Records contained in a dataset

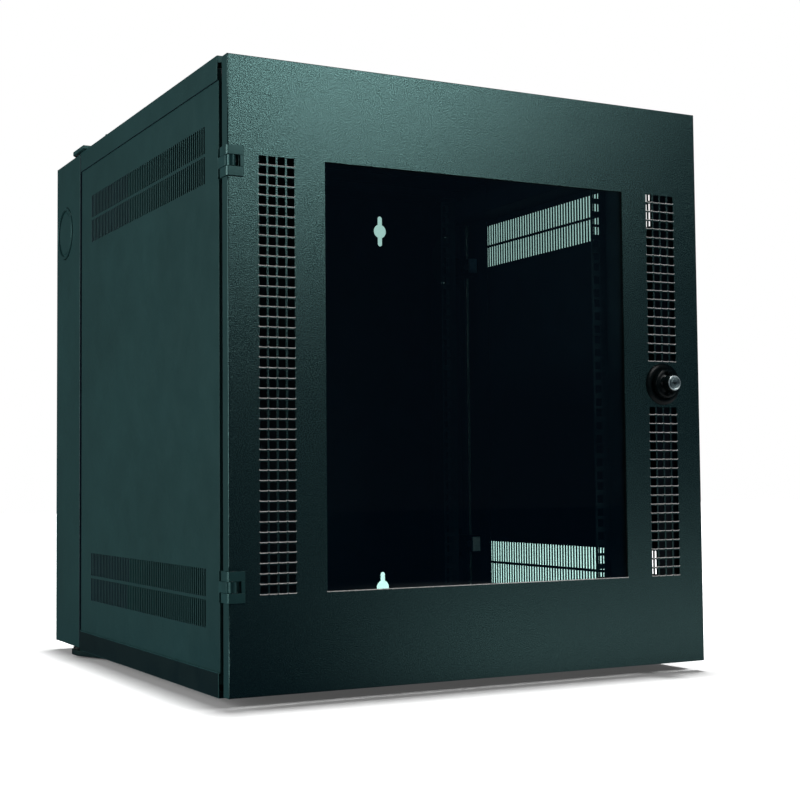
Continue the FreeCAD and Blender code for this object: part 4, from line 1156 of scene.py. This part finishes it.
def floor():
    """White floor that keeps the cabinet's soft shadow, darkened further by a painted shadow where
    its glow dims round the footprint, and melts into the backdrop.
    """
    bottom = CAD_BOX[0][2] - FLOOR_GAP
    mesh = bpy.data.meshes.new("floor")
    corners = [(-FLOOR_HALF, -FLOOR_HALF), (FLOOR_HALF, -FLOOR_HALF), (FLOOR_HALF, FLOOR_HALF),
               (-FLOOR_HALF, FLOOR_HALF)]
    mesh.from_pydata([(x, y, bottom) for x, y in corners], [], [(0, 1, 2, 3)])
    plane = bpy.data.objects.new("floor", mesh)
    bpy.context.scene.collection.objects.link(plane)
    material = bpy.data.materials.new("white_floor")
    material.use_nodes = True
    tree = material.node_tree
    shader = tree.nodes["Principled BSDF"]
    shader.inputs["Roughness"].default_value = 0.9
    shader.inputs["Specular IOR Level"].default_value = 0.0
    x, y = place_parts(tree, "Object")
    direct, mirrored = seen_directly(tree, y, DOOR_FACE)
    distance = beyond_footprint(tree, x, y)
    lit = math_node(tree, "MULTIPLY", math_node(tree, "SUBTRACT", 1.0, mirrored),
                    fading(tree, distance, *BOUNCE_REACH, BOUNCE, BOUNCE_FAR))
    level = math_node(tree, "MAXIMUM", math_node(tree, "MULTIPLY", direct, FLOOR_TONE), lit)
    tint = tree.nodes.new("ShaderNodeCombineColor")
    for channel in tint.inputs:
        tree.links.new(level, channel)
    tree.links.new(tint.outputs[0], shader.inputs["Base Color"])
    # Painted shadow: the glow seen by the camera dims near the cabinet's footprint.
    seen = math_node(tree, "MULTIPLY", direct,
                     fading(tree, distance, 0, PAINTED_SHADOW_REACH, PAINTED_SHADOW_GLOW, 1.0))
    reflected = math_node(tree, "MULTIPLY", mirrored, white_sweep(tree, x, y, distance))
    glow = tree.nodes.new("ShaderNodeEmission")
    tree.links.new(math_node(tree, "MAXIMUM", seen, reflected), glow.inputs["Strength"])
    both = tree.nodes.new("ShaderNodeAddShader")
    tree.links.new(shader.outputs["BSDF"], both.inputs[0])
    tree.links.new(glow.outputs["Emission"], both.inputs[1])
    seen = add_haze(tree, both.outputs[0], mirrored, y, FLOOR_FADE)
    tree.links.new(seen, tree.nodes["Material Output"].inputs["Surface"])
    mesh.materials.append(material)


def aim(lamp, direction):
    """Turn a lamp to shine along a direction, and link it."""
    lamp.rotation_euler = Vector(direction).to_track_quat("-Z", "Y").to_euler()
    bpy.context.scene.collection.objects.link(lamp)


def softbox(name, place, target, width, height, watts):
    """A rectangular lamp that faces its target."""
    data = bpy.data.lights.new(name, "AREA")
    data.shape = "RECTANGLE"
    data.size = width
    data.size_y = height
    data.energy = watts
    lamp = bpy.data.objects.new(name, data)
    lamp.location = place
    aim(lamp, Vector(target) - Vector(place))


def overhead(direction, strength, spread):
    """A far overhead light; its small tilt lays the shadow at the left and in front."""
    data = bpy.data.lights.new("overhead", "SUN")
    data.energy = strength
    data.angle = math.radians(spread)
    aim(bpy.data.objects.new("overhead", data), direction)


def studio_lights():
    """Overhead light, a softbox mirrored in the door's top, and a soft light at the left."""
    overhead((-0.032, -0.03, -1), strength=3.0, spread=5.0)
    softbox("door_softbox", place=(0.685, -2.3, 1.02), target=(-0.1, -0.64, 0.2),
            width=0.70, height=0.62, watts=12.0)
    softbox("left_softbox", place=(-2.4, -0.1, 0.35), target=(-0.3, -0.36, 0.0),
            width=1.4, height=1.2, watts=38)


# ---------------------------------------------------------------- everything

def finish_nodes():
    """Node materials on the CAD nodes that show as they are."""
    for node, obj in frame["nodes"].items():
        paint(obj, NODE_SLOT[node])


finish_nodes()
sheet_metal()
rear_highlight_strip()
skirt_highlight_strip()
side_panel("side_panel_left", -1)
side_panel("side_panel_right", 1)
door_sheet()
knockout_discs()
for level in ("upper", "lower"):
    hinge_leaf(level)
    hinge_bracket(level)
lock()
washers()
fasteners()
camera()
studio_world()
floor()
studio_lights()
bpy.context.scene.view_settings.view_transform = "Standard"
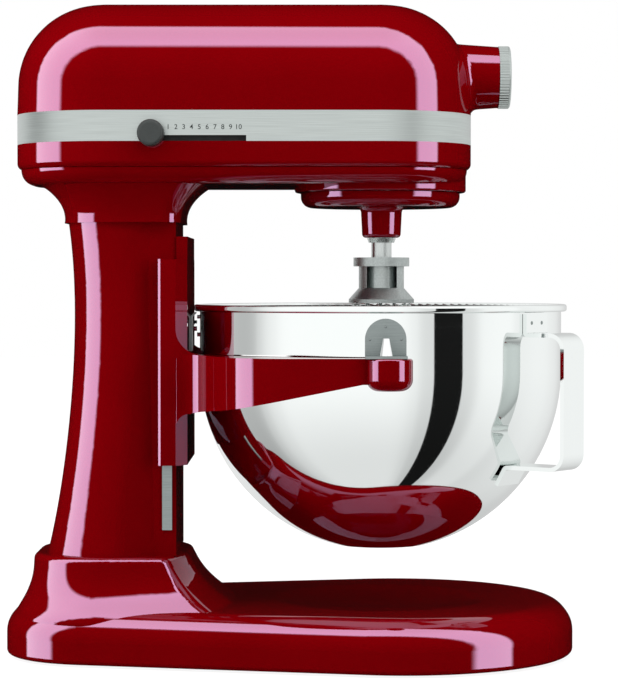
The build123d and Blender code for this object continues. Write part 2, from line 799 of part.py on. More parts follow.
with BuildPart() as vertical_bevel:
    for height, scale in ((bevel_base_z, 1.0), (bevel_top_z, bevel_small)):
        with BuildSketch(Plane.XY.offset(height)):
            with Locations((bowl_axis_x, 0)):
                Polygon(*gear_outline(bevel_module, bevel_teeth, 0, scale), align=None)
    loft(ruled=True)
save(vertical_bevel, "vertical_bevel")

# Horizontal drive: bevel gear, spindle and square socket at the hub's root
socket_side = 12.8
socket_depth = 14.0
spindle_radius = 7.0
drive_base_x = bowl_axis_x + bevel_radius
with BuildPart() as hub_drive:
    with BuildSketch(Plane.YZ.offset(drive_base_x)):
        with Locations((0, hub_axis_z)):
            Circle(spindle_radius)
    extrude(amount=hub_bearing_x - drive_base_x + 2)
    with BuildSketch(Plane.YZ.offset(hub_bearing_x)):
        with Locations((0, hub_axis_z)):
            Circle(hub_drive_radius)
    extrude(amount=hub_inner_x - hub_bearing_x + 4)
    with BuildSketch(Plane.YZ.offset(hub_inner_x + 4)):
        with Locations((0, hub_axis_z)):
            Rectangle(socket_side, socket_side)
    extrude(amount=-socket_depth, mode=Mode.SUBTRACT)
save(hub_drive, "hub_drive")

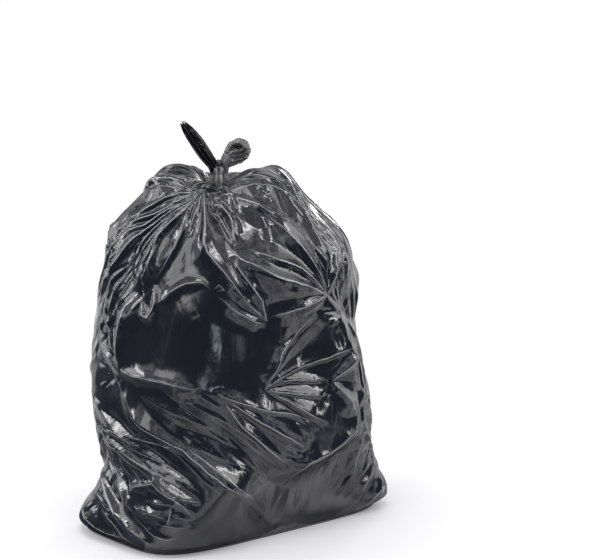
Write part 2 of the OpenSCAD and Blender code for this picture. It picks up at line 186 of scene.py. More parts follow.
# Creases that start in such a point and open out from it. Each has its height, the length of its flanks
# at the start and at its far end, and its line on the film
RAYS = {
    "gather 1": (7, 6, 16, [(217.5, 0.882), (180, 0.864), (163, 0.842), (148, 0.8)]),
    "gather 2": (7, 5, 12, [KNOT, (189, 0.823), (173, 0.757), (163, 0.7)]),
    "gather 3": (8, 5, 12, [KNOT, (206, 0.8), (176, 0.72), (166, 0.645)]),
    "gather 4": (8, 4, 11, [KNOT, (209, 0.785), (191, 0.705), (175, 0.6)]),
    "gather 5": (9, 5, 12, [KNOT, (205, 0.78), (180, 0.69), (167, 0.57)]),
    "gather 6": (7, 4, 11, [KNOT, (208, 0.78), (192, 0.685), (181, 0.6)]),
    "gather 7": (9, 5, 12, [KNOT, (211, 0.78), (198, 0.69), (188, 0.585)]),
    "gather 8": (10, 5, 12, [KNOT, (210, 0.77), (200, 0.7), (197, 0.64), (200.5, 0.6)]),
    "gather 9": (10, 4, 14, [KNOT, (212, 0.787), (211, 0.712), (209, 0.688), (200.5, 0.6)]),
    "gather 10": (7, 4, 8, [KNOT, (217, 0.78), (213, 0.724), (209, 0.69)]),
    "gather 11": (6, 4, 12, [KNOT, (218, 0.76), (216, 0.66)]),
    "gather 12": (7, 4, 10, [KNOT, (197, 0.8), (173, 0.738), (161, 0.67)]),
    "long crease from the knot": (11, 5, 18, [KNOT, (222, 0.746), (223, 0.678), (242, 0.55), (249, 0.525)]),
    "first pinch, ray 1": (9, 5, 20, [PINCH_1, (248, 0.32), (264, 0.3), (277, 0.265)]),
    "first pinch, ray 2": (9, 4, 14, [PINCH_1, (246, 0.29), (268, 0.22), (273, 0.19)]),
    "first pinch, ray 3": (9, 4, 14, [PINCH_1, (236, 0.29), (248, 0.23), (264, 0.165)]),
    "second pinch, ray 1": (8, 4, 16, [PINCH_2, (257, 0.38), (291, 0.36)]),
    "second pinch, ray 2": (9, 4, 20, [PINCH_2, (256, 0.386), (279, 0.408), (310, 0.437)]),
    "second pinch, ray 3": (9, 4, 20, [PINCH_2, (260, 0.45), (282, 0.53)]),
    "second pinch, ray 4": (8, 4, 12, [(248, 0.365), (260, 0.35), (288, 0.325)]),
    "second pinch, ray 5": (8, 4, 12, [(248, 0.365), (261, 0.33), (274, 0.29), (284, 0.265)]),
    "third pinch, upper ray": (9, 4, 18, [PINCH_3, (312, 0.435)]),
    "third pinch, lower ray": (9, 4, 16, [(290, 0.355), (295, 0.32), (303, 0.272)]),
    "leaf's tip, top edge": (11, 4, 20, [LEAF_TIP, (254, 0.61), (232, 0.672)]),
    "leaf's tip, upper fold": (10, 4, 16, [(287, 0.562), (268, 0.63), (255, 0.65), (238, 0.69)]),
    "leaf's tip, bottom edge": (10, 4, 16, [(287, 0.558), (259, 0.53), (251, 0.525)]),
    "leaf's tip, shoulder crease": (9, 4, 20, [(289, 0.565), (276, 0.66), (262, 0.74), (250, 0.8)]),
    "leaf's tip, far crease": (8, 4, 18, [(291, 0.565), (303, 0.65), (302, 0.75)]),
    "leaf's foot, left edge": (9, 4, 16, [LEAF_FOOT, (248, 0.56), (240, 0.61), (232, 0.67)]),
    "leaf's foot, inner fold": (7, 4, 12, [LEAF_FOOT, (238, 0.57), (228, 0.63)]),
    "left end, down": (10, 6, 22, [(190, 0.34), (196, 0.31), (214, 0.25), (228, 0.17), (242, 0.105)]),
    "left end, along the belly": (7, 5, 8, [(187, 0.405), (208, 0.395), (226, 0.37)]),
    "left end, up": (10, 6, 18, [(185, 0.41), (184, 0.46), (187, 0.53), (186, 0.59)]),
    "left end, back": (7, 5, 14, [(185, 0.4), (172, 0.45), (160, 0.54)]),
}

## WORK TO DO
Please restate only the opening stretch of the records above: every line from the first through the one containing "mesh.materials.append(material)", exactly as written.

## CORRECT OUTPUT
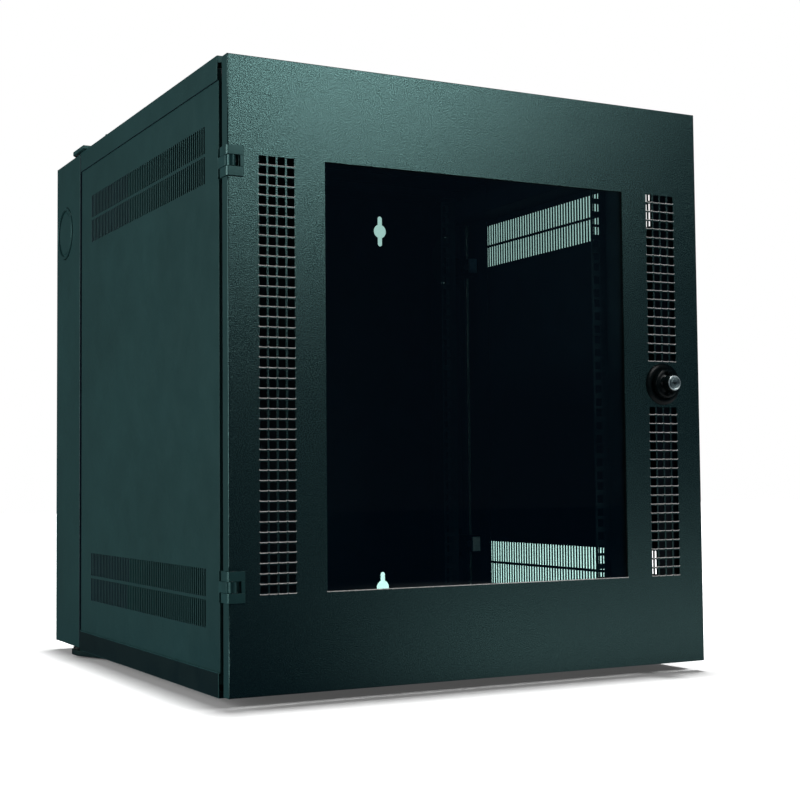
Continue the FreeCAD and Blender code for this object: part 4, from line 1156 of scene.py. This part finishes it.
def floor():
    """White floor that keeps the cabinet's soft shadow, darkened further by a painted shadow where
    its glow dims round the footprint, and melts into the backdrop.
    """
    bottom = CAD_BOX[0][2] - FLOOR_GAP
    mesh = bpy.data.meshes.new("floor")
    corners = [(-FLOOR_HALF, -FLOOR_HALF), (FLOOR_HALF, -FLOOR_HALF), (FLOOR_HALF, FLOOR_HALF),
               (-FLOOR_HALF, FLOOR_HALF)]
    mesh.from_pydata([(x, y, bottom) for x, y in corners], [], [(0, 1, 2, 3)])
    plane = bpy.data.objects.new("floor", mesh)
    bpy.context.scene.collection.objects.link(plane)
    material = bpy.data.materials.new("white_floor")
    material.use_nodes = True
    tree = material.node_tree
    shader = tree.nodes["Principled BSDF"]
    shader.inputs["Roughness"].default_value = 0.9
    shader.inputs["Specular IOR Level"].default_value = 0.0
    x, y = place_parts(tree, "Object")
    direct, mirrored = seen_directly(tree, y, DOOR_FACE)
    distance = beyond_footprint(tree, x, y)
    lit = math_node(tree, "MULTIPLY", math_node(tree, "SUBTRACT", 1.0, mirrored),
                    fading(tree, distance, *BOUNCE_REACH, BOUNCE, BOUNCE_FAR))
    level = math_node(tree, "MAXIMUM", math_node(tree, "MULTIPLY", direct, FLOOR_TONE), lit)
    tint = tree.nodes.new("ShaderNodeCombineColor")
    for channel in tint.inputs:
        tree.links.new(level, channel)
    tree.links.new(tint.outputs[0], shader.inputs["Base Color"])
    # Painted shadow: the glow seen by the camera dims near the cabinet's footprint.
    seen = math_node(tree, "MULTIPLY", direct,
                     fading(tree, distance, 0, PAINTED_SHADOW_REACH, PAINTED_SHADOW_GLOW, 1.0))
    reflected = math_node(tree, "MULTIPLY", mirrored, white_sweep(tree, x, y, distance))
    glow = tree.nodes.new("ShaderNodeEmission")
    tree.links.new(math_node(tree, "MAXIMUM", seen, reflected), glow.inputs["Strength"])
    both = tree.nodes.new("ShaderNodeAddShader")
    tree.links.new(shader.outputs["BSDF"], both.inputs[0])
    tree.links.new(glow.outputs["Emission"], both.inputs[1])
    seen = add_haze(tree, both.outputs[0], mirrored, y, FLOOR_FADE)
    tree.links.new(seen, tree.nodes["Material Output"].inputs["Surface"])
    mesh.materials.append(material)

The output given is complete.